Han comprado muchos votos, incluso pagando con dinero físico. Eso es, en definitiva, lo que significa regalarnos dinero para la cultura, para la vivienda, para el transporte, para comprar lo que queramos en los comercios, para viajar. Muchas personas sienten la obligación de gratificar esos regalos con su voto, lo que manipula aún más el resultado de las elecciones.

Como ejemplo, una vecina me contaba que su ayuntamiento la había invitado a ir a comer a un restaurante, junto con cientos de vecinos de su barrio, donde estaba el responsable municipal, y había recibido allí varios regalitos, sin la menor mención a pedir el voto, pero generando un clima de amable confianza que la vecina creía que justificaba su lealtad electoral.

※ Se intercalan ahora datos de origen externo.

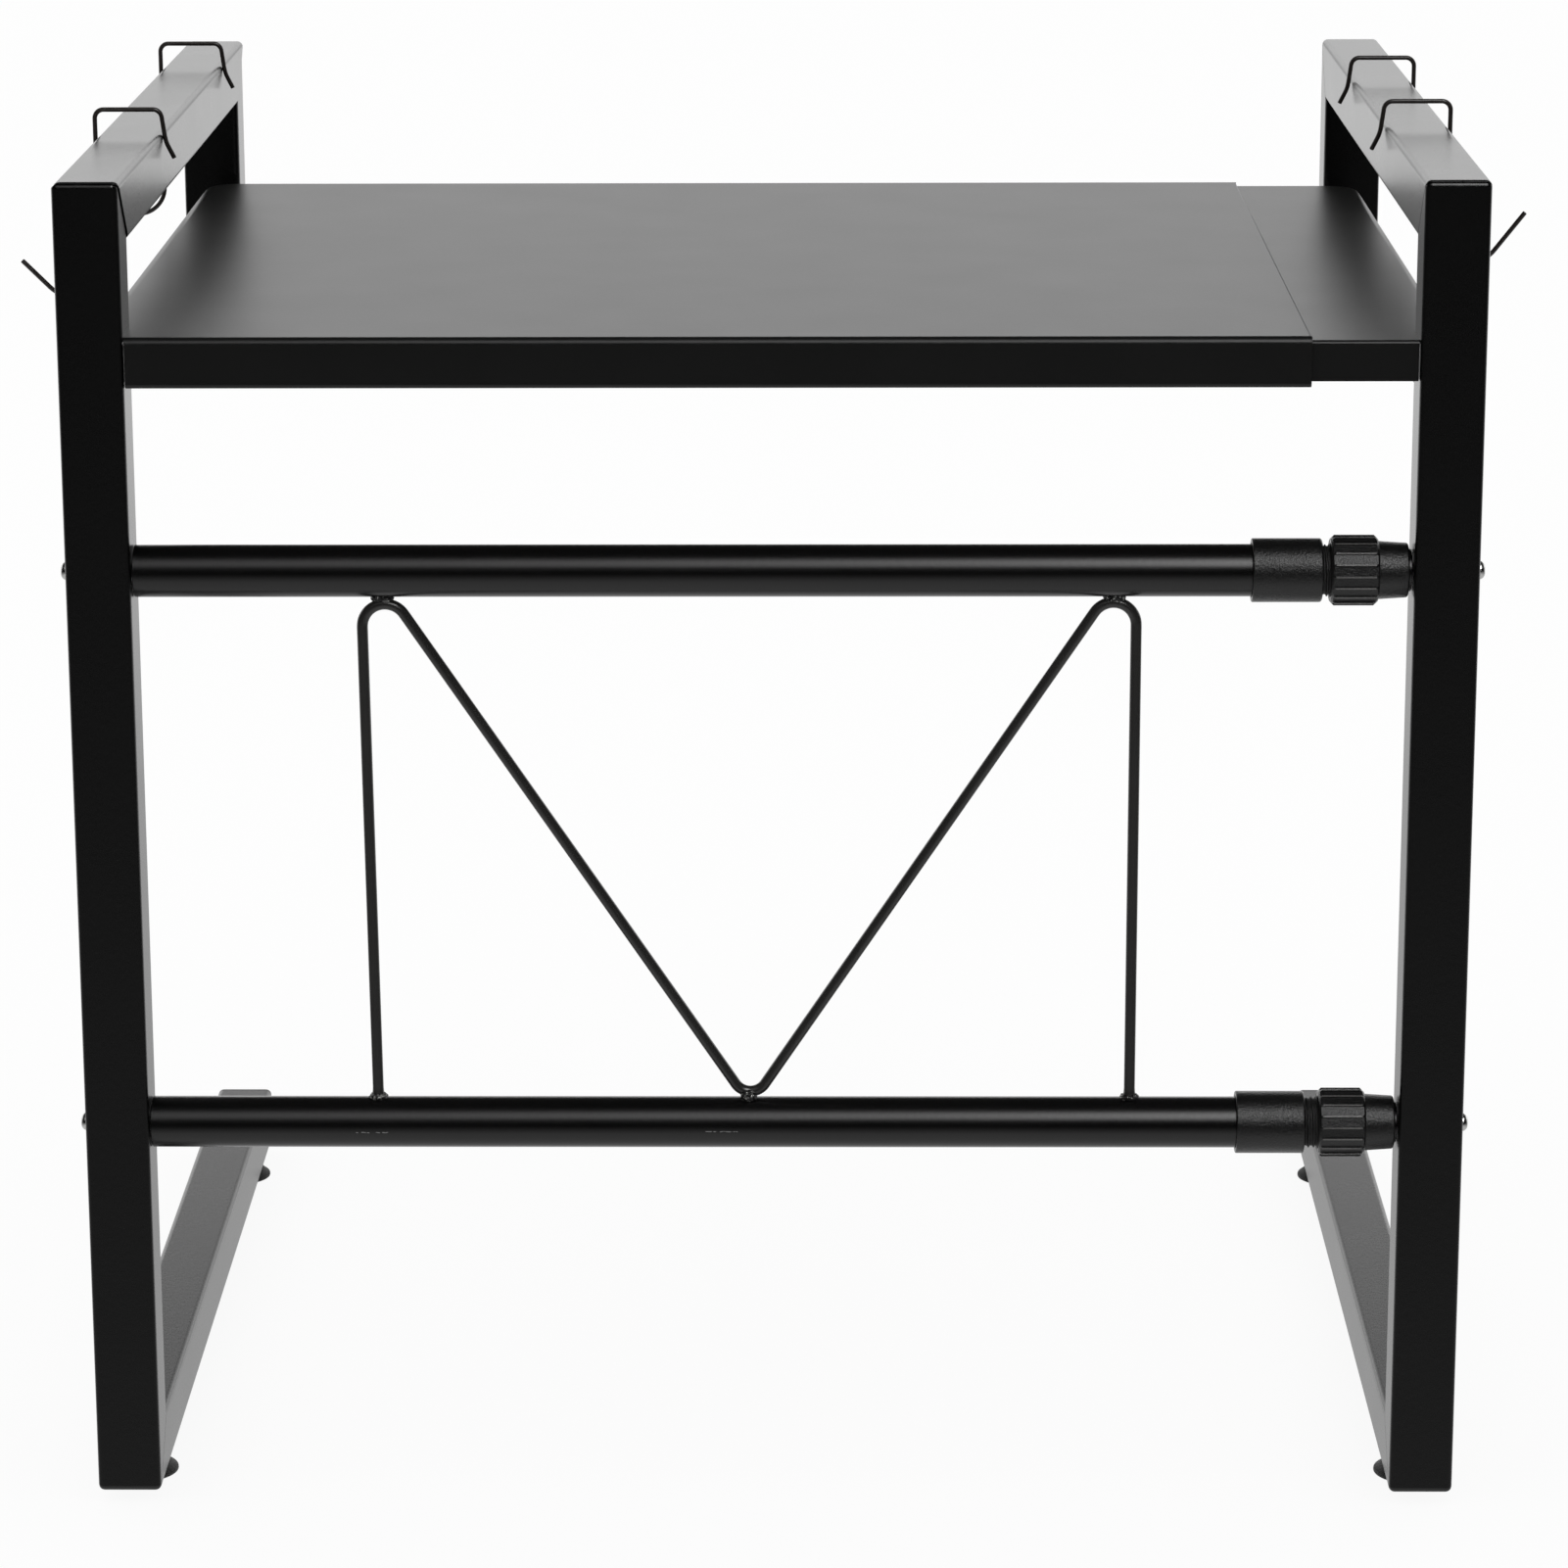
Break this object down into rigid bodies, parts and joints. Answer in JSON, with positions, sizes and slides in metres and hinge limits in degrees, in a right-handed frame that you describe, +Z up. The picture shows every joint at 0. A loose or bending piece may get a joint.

Y, por ósmosis, el voto autonómico.
Y, después, una vez lleguen al cargo, veremos toda clase de actos de prestidigitación y malabarismo para hacernos creer lo contrario de lo que vemos. No todos llegan a ser artistas de la talla universal de Sánchez, pero todos hacen lo que pueden, desnaturalizando los compromisos hasta donde son capaces.

O sea que mañana vamos a ir a un simulacro democrático, a algo que se asemeja a un ejercicio ejemplar, que lo recuerda vagamente.

Pero nadie, absolutamente nadie, es capaz de ofrecernos algo mejor que esto. Yo puedo criticarlo todo, pero no tengo reemplazo mejor. Sólo nos faltaba defender algo que ni siquiera nos diera esa minúscula ventana democrática a través de la cual, entre tanta manipulación, podemos ver el sentimiento del votante, podemos entrever el enfado o la complacencia del ciudadano. Incluso del no votante: quien no vaya mañana a las urnas, está ejerciendo un derecho democrático a manifestar su incomodidad con todo lo que se ve, con lo que le ofrecen. Quien no va a votar está mostrando su rechazo a cómo van las cosas. Esa es una virtud de la mini-democracia de la que disfrutamos.

Mañana por la noche cambia todo: empieza el tiempo de manipular la lectura del voto. Lo verán por ejemplo en que no habrá perdedores. Hasta Patricia Guasp mañana nos dirá que ha ganado, lo cual va a provocarnos una carcajada. Todos, absolutamente todos, proclamarán su triunfo aunque todos también sabremos quién ha ganado y quien se ha estrellado. Lo notaremos en el lenguaje corporal, en el tono de voz, en la intensidad de los aplausos.

Lo de mañana, efectivamente, será un simulacro de democracia, pero es lo mejor a lo que podemos aspirar; es insuficiente y habría que mejorarlo ya, pero todas las alternativas que he visto y que conocemos son peores. Casi diría que sólo se me ocurre algo comparable: el sorteo. Que gobernase el que salga de un bombo de la Lotería no sería democrático pero tendría la virtud de permitir el cambio pacífico, que es lo más importante que haremos mañana.